Up to and including the line with "overlock_loops = 240; // [80:2:260]", reproduce the listing below exactly, beginning at its first line.

_Supplied material_:

• • • •

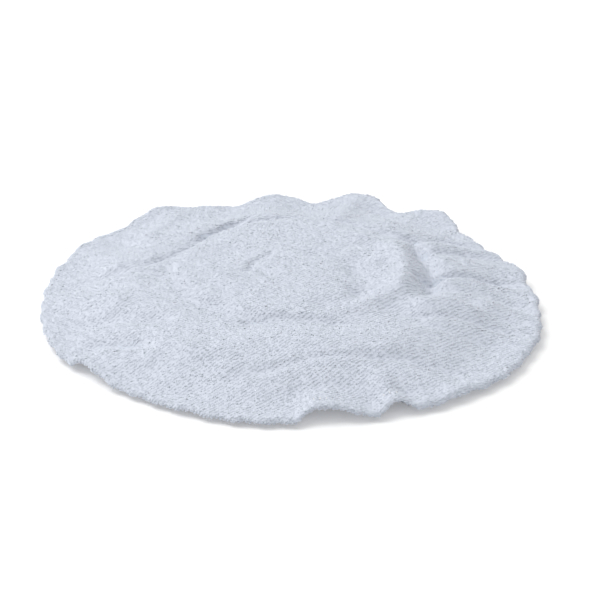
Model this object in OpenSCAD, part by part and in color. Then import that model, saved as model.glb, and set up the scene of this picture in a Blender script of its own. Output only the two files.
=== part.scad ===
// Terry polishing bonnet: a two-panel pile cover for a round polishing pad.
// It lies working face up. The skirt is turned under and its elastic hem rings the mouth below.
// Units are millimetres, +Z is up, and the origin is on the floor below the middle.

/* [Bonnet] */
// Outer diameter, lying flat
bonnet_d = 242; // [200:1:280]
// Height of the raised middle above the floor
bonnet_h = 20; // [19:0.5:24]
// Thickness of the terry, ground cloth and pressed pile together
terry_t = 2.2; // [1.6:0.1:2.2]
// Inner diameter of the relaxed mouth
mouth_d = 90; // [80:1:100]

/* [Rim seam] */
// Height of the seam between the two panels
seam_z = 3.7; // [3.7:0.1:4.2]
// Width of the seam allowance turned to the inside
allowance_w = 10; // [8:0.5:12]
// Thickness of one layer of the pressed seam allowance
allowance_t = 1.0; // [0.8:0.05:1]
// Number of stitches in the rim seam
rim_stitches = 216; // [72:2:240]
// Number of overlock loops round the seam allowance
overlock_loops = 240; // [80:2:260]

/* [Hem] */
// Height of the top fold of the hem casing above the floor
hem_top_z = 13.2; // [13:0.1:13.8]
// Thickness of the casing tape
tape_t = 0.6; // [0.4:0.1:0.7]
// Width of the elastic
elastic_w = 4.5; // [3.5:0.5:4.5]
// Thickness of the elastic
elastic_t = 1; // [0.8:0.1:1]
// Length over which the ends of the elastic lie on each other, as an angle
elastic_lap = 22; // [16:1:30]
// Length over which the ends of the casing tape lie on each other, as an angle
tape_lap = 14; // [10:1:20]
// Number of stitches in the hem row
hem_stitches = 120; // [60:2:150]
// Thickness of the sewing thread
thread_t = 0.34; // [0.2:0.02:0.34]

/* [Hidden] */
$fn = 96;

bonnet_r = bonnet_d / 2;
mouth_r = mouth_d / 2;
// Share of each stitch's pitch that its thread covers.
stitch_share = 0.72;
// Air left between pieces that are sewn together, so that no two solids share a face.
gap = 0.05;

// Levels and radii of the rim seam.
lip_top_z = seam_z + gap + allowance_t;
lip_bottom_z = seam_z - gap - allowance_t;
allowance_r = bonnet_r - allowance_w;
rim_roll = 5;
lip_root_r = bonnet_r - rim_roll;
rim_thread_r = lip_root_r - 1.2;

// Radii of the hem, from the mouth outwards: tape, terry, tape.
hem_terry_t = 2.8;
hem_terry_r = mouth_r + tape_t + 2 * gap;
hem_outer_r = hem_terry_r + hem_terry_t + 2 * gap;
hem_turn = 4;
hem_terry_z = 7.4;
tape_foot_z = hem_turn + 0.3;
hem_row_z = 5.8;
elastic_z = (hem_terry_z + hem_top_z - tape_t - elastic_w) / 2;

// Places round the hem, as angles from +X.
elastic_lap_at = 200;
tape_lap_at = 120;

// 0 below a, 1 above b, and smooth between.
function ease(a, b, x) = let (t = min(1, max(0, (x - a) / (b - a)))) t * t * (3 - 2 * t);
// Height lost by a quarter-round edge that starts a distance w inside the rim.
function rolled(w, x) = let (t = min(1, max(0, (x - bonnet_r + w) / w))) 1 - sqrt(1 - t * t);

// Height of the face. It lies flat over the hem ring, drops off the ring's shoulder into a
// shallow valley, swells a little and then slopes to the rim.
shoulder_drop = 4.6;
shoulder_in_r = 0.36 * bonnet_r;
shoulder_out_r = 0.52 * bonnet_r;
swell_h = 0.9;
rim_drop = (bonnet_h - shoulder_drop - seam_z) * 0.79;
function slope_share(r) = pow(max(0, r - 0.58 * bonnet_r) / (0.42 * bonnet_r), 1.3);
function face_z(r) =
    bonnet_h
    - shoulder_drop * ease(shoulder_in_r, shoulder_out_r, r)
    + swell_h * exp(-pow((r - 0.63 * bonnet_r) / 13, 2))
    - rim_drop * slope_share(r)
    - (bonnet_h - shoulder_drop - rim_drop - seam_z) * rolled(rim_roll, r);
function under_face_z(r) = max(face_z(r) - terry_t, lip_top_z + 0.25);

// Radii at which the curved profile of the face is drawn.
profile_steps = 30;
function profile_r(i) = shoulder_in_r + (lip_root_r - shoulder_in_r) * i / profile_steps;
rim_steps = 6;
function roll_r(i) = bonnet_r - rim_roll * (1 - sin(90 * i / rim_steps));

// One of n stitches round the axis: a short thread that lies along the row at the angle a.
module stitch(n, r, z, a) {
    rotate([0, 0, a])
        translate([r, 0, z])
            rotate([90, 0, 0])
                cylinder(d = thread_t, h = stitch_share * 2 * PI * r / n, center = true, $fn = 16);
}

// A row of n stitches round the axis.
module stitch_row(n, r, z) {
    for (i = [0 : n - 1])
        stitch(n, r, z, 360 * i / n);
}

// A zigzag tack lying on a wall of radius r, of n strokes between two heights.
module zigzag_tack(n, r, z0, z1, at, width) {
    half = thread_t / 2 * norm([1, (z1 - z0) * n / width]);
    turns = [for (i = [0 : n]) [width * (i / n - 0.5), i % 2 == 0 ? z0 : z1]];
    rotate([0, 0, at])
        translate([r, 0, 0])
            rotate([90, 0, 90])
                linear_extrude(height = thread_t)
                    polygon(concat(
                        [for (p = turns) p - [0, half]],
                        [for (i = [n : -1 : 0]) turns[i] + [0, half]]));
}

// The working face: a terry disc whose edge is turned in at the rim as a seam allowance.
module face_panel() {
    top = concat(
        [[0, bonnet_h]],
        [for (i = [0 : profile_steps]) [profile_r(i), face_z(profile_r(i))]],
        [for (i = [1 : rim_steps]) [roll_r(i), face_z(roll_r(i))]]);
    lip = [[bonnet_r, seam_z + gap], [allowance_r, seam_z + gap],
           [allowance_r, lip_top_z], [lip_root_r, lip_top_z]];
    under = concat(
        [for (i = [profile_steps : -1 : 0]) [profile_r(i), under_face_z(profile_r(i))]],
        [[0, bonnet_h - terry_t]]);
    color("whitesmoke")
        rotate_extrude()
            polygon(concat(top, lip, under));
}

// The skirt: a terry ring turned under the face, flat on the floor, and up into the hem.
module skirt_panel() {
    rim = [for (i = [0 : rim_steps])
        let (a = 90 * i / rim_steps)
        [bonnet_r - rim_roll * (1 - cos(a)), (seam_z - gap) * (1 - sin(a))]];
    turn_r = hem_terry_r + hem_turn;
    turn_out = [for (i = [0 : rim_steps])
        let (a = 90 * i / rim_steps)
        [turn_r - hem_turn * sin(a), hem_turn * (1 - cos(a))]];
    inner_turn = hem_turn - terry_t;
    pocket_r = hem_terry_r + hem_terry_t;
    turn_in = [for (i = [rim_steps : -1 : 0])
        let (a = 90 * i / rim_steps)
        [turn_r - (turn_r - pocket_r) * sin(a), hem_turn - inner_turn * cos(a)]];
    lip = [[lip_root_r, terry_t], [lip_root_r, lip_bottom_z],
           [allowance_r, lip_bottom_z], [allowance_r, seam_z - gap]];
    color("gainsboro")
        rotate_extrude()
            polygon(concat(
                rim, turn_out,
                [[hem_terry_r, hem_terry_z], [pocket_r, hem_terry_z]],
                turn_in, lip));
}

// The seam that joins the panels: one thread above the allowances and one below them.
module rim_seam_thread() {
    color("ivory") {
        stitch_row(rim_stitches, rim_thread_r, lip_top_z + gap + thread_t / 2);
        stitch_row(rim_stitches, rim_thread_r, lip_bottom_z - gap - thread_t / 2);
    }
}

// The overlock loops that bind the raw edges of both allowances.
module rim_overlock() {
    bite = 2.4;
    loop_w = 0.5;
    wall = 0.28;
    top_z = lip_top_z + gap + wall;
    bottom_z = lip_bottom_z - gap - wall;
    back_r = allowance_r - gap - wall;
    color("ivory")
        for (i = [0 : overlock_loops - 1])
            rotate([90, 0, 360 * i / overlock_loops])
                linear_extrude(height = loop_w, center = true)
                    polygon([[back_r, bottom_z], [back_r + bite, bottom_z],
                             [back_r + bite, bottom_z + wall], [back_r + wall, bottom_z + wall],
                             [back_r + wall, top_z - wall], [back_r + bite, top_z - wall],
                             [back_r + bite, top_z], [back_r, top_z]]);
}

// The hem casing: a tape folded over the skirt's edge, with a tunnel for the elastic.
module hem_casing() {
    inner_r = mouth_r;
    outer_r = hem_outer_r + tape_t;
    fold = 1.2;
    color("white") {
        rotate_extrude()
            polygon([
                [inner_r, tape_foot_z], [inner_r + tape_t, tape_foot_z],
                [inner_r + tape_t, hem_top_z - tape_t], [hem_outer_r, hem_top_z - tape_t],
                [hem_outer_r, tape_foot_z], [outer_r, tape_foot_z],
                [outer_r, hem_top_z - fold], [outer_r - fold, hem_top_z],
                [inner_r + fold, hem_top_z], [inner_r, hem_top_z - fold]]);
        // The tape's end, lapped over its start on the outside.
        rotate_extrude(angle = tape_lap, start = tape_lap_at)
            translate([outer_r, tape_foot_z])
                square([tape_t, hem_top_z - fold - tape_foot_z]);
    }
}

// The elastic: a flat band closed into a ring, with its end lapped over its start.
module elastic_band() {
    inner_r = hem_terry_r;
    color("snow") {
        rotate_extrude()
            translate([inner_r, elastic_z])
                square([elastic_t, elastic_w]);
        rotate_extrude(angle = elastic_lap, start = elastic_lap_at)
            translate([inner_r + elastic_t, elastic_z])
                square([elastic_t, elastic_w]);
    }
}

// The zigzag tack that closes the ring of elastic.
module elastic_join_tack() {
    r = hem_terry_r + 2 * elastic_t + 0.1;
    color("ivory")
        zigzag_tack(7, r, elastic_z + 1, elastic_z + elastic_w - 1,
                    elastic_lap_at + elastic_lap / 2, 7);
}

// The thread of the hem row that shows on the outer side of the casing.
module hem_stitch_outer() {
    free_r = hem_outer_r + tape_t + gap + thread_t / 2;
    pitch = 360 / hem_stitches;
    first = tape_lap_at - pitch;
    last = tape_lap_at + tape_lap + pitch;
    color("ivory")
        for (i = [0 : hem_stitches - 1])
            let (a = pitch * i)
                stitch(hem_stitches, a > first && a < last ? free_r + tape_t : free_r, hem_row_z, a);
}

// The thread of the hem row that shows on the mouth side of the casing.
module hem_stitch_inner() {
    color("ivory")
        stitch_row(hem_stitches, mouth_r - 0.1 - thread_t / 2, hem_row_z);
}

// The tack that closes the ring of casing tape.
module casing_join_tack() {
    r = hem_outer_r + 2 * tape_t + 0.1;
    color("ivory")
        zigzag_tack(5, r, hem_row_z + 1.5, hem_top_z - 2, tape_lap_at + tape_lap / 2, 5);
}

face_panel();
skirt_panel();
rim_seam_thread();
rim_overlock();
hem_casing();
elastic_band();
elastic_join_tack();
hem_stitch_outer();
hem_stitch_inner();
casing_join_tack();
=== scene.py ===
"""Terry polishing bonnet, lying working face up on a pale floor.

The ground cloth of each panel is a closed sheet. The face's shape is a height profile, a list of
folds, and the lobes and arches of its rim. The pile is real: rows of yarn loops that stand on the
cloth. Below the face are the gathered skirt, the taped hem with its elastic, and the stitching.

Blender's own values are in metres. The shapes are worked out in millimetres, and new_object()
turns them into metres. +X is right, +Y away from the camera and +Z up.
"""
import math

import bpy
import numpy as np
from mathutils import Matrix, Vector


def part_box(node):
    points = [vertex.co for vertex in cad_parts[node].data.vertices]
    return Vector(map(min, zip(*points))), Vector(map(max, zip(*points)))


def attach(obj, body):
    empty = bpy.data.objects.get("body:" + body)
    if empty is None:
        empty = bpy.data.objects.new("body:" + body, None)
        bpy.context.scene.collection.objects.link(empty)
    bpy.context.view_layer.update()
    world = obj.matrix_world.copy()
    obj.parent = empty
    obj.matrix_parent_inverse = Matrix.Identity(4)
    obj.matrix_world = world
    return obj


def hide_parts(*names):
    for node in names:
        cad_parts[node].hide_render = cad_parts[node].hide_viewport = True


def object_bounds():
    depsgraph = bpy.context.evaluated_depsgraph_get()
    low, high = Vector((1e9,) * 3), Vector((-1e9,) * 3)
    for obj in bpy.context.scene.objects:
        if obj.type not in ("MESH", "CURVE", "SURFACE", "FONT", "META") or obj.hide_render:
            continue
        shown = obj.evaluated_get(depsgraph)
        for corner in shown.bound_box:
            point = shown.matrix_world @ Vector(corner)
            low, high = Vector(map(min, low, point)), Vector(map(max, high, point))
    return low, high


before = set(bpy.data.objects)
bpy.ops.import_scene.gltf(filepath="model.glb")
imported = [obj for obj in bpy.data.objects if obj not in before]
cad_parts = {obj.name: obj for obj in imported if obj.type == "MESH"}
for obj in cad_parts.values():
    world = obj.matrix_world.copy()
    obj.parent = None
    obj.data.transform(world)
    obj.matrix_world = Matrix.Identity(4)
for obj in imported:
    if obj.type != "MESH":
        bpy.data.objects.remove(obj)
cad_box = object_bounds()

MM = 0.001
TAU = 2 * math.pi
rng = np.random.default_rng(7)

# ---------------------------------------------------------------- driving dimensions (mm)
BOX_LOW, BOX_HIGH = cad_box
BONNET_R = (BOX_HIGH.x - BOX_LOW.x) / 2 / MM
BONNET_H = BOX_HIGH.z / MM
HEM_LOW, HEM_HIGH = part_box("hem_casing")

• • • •

_In response_:
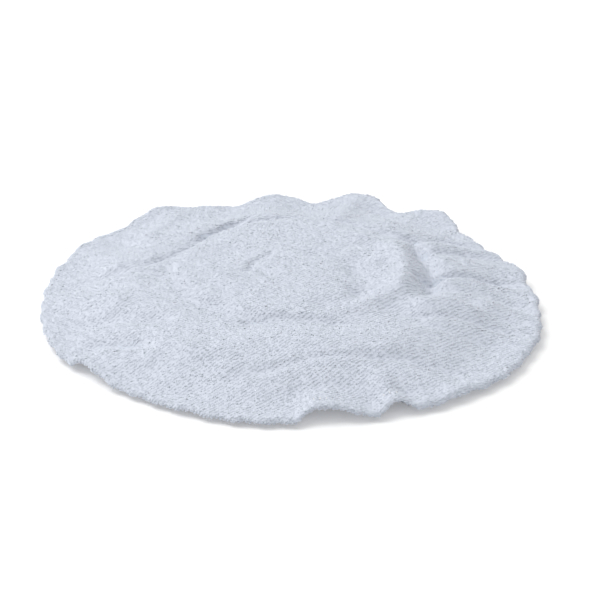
Model this object in OpenSCAD, part by part and in color. Then import that model, saved as model.glb, and set up the scene of this picture in a Blender script of its own. Output only the two files.
=== part.scad ===
// Terry polishing bonnet: a two-panel pile cover for a round polishing pad.
// It lies working face up. The skirt is turned under and its elastic hem rings the mouth below.
// Units are millimetres, +Z is up, and the origin is on the floor below the middle.

/* [Bonnet] */
// Outer diameter, lying flat
bonnet_d = 242; // [200:1:280]
// Height of the raised middle above the floor
bonnet_h = 20; // [19:0.5:24]
// Thickness of the terry, ground cloth and pressed pile together
terry_t = 2.2; // [1.6:0.1:2.2]
// Inner diameter of the relaxed mouth
mouth_d = 90; // [80:1:100]

/* [Rim seam] */
// Height of the seam between the two panels
seam_z = 3.7; // [3.7:0.1:4.2]
// Width of the seam allowance turned to the inside
allowance_w = 10; // [8:0.5:12]
// Thickness of one layer of the pressed seam allowance
allowance_t = 1.0; // [0.8:0.05:1]
// Number of stitches in the rim seam
rim_stitches = 216; // [72:2:240]
// Number of overlock loops round the seam allowance
overlock_loops = 240; // [80:2:260]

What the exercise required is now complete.